Voi­là pour l’ingénieur, le grand patron, effi­cace, posé, hon­nête, juste et droit, ouvert, appré­cié de ses col­la­bo­ra­teurs à qui il laisse de larges res­pon­sa­bi­li­tés. Reste der­rière l’homme, le jeune homme d’abord, tou­ché (novembre 1963) par l’assassinat de JFK qu’il admi­rait, pas­sion­né de phi­la­té­lie (une dimen­sion impor­tante de sa vie), accro­ché par le film de Stan­ley Donen Cha­rade (où joue Audrey Hep­burn, au Pan­théon de ses actrices, et où une affaire de timbres est au res­sort du dénoue­ment) et fai­sant au prin­temps 1964, catho­lique convain­cu, le pèle­ri­nage de Chartres, avec ce clin d’œil du des­tin qu’il pos­sé­de­ra plus tard à Paris un bel appar­te­ment aux pieds de Notre-Dame et fera à la retraite l’acquisition dans le Perche d’un ancien pres­by­tère, amé­na­gé avec goût par son épouse.

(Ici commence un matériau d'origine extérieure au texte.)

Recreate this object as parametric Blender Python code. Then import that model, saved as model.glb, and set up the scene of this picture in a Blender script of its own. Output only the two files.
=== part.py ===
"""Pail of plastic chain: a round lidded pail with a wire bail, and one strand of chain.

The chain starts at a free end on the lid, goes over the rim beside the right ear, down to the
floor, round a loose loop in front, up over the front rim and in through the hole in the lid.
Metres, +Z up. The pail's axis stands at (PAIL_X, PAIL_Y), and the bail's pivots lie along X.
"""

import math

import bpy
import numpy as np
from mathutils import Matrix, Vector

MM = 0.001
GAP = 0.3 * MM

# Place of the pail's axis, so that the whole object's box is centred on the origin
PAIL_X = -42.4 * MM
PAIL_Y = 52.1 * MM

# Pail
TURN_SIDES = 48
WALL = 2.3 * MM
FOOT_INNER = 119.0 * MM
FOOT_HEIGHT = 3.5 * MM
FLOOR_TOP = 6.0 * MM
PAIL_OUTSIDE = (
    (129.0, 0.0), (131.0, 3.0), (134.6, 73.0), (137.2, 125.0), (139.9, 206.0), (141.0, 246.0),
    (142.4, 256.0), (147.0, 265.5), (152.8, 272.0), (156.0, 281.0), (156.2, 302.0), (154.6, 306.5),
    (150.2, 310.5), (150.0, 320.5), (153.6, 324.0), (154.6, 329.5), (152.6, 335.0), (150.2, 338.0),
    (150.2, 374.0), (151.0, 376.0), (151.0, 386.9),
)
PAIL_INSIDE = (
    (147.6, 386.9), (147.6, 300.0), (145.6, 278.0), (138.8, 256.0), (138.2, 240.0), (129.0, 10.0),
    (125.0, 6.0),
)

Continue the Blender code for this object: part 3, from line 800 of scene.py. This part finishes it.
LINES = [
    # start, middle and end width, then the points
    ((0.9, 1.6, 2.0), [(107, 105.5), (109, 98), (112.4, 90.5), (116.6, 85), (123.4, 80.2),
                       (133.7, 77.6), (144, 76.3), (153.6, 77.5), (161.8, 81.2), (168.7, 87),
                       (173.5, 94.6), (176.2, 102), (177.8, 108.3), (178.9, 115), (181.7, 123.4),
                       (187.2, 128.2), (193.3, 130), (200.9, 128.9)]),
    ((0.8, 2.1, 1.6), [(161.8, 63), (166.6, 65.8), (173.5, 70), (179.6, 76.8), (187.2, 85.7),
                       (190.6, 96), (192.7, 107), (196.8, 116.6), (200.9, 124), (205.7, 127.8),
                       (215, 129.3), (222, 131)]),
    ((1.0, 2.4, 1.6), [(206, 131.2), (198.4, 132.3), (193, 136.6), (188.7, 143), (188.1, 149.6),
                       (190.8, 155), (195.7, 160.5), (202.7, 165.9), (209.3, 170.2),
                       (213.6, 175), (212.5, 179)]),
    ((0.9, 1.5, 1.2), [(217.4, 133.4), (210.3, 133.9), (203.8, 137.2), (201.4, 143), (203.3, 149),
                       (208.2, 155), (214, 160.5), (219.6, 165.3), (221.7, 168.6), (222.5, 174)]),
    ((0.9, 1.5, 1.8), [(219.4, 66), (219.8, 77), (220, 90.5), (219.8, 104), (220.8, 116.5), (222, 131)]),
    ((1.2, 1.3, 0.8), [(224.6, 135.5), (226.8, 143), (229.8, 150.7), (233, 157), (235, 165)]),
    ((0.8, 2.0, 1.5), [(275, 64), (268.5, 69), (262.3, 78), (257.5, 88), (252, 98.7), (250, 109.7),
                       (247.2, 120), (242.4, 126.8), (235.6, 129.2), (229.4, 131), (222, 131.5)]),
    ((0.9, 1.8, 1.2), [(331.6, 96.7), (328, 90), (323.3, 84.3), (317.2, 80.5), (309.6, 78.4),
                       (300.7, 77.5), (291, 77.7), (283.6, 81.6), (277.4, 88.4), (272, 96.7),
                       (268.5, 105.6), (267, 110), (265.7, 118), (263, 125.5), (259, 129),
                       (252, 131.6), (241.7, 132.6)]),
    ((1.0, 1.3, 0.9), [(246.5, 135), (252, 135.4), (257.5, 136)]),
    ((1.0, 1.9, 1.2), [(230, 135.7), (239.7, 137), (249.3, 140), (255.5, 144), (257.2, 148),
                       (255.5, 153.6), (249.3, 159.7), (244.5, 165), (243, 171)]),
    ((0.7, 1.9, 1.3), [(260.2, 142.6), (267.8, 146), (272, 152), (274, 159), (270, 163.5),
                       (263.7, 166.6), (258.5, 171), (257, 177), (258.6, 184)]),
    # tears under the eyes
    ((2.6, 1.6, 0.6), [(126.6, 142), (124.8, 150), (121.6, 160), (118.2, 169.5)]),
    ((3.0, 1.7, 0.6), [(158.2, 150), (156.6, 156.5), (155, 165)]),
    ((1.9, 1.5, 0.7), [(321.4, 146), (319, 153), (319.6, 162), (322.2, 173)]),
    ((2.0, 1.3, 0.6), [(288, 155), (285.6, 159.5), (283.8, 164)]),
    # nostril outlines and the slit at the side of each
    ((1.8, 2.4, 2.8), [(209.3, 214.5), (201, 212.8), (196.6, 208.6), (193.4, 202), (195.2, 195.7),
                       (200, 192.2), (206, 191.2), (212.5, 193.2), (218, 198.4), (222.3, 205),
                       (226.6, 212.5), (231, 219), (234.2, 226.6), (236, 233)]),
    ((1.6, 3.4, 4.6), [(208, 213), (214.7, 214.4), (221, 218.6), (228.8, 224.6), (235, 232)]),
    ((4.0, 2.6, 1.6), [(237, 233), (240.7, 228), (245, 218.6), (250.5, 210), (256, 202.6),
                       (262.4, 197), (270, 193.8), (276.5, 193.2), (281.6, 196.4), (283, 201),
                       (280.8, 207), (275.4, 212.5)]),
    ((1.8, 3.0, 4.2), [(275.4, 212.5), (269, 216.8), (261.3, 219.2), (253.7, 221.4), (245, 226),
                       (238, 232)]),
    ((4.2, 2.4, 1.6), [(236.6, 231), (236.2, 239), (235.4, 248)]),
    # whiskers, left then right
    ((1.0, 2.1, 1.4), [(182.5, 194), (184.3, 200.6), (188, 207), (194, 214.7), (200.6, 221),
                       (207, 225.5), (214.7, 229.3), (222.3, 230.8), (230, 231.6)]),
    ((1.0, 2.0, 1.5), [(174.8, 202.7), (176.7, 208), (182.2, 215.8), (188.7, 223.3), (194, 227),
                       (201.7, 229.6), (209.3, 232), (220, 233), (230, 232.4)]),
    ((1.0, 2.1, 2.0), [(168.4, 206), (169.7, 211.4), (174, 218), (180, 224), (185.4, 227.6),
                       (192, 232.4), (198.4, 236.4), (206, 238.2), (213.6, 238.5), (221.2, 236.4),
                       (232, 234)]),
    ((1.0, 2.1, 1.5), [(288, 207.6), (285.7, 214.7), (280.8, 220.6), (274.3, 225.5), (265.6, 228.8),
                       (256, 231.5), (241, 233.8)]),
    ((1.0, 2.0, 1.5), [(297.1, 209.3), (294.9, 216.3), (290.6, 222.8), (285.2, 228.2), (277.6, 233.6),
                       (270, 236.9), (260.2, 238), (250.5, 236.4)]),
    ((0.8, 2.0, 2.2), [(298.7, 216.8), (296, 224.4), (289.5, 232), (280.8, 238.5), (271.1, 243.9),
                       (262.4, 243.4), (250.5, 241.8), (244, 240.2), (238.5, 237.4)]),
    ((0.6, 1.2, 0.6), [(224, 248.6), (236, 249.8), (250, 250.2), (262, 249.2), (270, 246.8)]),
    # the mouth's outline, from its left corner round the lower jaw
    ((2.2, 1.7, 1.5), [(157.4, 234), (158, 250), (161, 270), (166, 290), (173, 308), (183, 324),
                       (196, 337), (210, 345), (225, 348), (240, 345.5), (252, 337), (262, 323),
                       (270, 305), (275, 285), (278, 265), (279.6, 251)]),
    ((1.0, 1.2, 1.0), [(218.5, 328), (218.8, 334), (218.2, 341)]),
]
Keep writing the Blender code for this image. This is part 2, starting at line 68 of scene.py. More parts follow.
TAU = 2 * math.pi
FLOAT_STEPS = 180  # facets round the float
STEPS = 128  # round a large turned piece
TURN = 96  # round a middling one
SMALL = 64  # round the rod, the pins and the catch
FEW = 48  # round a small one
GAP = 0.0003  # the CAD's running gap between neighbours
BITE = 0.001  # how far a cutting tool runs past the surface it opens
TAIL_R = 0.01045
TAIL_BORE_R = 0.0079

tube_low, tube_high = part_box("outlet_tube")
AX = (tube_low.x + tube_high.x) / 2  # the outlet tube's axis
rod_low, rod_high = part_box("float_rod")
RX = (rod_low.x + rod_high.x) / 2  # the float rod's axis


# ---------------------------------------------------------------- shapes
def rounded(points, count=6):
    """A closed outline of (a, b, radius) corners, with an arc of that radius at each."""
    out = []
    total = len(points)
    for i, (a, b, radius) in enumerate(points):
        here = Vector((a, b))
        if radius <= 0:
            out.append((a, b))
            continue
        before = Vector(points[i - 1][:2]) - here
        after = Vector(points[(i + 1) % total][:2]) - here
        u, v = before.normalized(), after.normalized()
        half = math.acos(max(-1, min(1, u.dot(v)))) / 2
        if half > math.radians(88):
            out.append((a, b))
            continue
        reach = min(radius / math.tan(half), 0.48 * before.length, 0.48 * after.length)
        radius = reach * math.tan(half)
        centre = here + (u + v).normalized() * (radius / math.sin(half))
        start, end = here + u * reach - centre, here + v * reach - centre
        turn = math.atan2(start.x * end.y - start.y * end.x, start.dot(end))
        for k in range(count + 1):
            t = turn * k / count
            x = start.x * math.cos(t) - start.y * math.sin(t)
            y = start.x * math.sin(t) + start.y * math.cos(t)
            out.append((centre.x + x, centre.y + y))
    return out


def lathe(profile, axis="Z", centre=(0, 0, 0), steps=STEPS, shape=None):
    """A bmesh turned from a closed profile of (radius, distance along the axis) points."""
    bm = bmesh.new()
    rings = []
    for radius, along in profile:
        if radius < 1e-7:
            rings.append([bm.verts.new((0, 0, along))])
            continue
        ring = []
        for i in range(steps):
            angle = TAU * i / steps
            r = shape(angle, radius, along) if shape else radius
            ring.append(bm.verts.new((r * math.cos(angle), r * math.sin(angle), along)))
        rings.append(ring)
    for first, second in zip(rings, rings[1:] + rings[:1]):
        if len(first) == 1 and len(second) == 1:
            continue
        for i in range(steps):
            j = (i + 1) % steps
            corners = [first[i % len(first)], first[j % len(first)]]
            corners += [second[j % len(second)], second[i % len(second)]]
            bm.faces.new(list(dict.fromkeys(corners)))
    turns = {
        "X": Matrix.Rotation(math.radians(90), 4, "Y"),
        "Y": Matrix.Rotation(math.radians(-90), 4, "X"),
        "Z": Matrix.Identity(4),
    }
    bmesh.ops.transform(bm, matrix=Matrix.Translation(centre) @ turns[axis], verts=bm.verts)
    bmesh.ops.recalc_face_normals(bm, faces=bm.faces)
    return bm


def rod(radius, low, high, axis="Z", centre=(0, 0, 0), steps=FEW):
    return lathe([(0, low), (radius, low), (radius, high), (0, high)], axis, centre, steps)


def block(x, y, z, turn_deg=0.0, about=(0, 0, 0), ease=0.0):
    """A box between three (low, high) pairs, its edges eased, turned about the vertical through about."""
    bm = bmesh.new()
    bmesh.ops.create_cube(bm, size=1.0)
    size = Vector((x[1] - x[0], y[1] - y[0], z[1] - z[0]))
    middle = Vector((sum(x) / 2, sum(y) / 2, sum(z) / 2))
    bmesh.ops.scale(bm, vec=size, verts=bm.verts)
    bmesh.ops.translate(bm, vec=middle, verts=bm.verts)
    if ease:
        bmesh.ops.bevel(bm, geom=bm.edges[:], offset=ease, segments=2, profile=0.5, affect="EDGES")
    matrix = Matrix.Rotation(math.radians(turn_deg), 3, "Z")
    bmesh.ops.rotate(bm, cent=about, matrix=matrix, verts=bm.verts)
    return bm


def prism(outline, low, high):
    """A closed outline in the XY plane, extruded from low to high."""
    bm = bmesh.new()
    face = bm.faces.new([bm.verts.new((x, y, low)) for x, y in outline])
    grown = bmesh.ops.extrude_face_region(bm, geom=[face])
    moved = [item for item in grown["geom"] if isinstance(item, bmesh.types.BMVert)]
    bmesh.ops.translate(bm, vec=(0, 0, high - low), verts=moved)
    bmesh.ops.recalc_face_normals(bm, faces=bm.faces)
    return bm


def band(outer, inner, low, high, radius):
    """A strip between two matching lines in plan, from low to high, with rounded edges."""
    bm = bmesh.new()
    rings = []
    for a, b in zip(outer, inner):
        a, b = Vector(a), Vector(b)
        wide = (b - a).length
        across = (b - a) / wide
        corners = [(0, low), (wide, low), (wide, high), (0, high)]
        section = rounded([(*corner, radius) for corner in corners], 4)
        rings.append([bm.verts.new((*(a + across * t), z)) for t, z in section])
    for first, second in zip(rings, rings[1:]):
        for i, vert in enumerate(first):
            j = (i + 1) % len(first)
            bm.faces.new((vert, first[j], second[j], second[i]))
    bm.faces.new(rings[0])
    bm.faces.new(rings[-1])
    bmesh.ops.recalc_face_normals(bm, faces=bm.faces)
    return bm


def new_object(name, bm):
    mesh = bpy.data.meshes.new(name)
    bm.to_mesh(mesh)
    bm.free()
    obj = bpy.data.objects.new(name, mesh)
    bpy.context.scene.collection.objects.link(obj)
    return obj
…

Richard fut aus­si un pas­sion­né de pho­to­gra­phie, prêt à se lever l’été lors de ses séjours à la mon­tagne à trois heures du matin, pour cap­tu­rer des vues ani­ma­lières ou bien de fleurs (proxi­pho­to­gra­phie) tein­tées des lueurs de l’aurore. Ama­teur de musique, de pein­ture, cou­rant les expo­si­tions, ama­teur d’histoire et, pour y reve­nir, doté à tra­vers ses timbres et ce qu’ils honorent de connais­sances géo­graphiques et évé­ne­men­tielles extrê­me­ment pré­cises et diver­si­fiées, Richard n’a ces­sé de déployer ses curiosités.

« Richard n’a cessé de déployer ses curiosités. »

Il fut enfin, à la retraite, ce cama­rade de bien des séances de ciné­ma et de petits res­tau­rants par­ta­gés au fil de gaies conver­sa­tions pari­siennes entre Odéon et Notre-Dame. Richard aimait les cita­tions et l’ancien grand patron se plai­sait à rap­pe­ler le mot de Cle­men­ceau : « Pour prendre une déci­sion, il faut être en nombre impair, et trois, c’est déjà trop », comme le retrai­té se réfé­rait, en sou­riant et pour s’en récla­mer, face aux modes mon­tantes du sou­ci de la forme, à la devise de Chur­chill : No sport !

Diag­nos­ti­qué Par­kin­son il y a vingt ans, Richard Bou­vier a magni­fi­que­ment tenu tête à la mala­die, ne ralen­tis­sant son acti­vi­té que dans une courte et der­nière période et mani­fes­tant face au des­tin une force de carac­tère et une équa­ni­mi­té remar­quables. Son terme atteint, Richard Bou­vier peut jeter un regard en arrière et s’estimer satis­fait du che­min par­cou­ru. Il a bien méri­té le Requies­cat in Pace dont il est d’usage d’accompagner les départs définitifs.